One of the first decisions made by the good to great companies was to determine what to stop doing.  Sometimes what we are doing can be just as big an impediment to success as what we are not doing, so deciding what to stop doing is a logical and important step in improving results.  Yet the comparison companies in the book somehow missed this step.  They made no concerted effort to stop doing the wrong things while their more successful peers did.

The second major decision made by great companies that Dr. Quinlan touched on was to focus on what they could be good at.  Jim Collins in Good to Great took it a step further and noted that the great companies focused on what they could be the best in the world at.  Again, this seems highly logical yet the comparison companies in the book failed to make the connection.  Unless you can be very good at something, how can you hope to effectively compete?  I would love to be an NFL quarterback, but there is no way I could ever be good at that endeavor.  So why would I waste even one minute working towards trying out for an NFL team at the quarterback position?  I think just about every out-of-shape football fan like myself can understand that extreme example, yet businesses around the world do its equivalent everyday and wonder why they are not more successful.

To summarize, the first business lesson from this example is to figure out what you are doing wrong and to stop doing it.  The second business is to only focus on those areas you can be very good at.

Example #3

Actual Item Discussed: Rejuvenation of New Orleans Post Hurricane Katrina

Business Application: Incentives Drive Results

Mr. Rusovich was the first panelist to chime in on moderator J.R. Ball’s question about why New Orleans is thriving when so many predicted that the city would be dead for years after the devastation caused by Hurricane Katrina.  Mr. Rusovich, who has seen the rejuvenation first hand via his own business and his involvement on numerous boards and activities within New Orleans, confirmed that there has been improvement across the board in New Orleans.  He attributes this unexpectedly quick renewal of the city to quality of life issues.  Basically, he believes that people did not like what they saw post-Katrina and were not willing to sit idly by.  They were highly motivated to improve their own quality of life.  As a result, business returned and much of the destruction was cleaned up more quickly than most imagined it could be.

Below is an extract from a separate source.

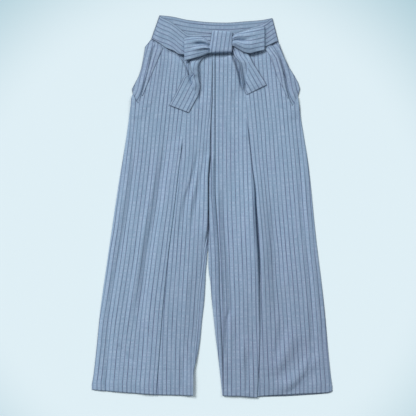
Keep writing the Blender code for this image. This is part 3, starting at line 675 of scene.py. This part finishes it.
def front_rows(opening, side, inseam, waist, hem, pleat, lifts, left_part, right_part, outer_is_left):
    """Rows of a front panel: its left part, the pleat, and the part that comes out from under."""
    last = opening[-1][0]
    low = middle(FRONT)
    rows = []
    for j in range(FRONT_STEPS + 1):
        height = mix(WAIST, FOOT, j / FRONT_STEPS)
        if height > last:
            at = min(height, opening[0][0])
            outer_x = straight(opening, at)
            edge_y = straight(opening, at, 2)
        else:
            outer_x = follow(side, height)
            edge_y = height
        parting = slit(height)
        inner_x = follow(inseam, height) - parting * ease(-70, 20, height) * outer_is_left
        fold = [follow(pleat, height), straight(pleat, height, 2), straight(pleat, height, 3)]
        lift, gap, crest = (follow(lifts, height, column) for column in (1, 2, 3))
        section = pleat_section(fold, lift, low)
        rise = section[0][1] - low
        left_x, right_x = (outer_x, inner_x) if outer_is_left else (inner_x, outer_x)
        left_stripes = stripe_number(left_part, height)
        right_stripes = stripe_number(right_part, height)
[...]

I believe this highlights a fundamental truth of human nature and what drives success in a capitalistic environment.  Incentives drive results because people are driven by incentives.  If you want to get the best out of any organization, you have to have the right incentives.  I personally believe that the appropriate culture can go a long way towards creating the right incentives.  The example given above showcased an environment that was so bad that the people trapped in that environment were incentivized to improve it so that they could better enjoy their own quality of life.  In a corporation, however, good employees tend to leave when the environment is that poor rather than stick it out to improve from within.

On the other hand, a good culture, which rewards the right behavior, usually creates a positive work environment that draws the right people who are incentivized to maintain that culture because it allows for a more enriching work experience.  In other words, a good culture creates a self-sustaining incentive system that helps drive the strong performance.  Obviously, the right compensation system also helps.

While I digressed about the importance of the appropriate culture, the point is that the right incentives are key for achieving the desired results.  Extraordinary circumstances, such as a devastated New Orleans post-Katrina or, conversely, a strong culture, can propel an organization/entity to reach the desired results more quickly.


In the interest of full disclosure, I look for business lessons in just about everything I encounter.  However, in this instance I think the business lessons gleaned were not much of a stretch.  I am thankful that 1012 Magazine put together the event and am appreciative of all of the CEO’s sharing their unique insight.  I am particularly grateful for the gray-haired CEO’s out there willing to share the benefits of their vast experiences.  I look forward to similar opportunities in the future.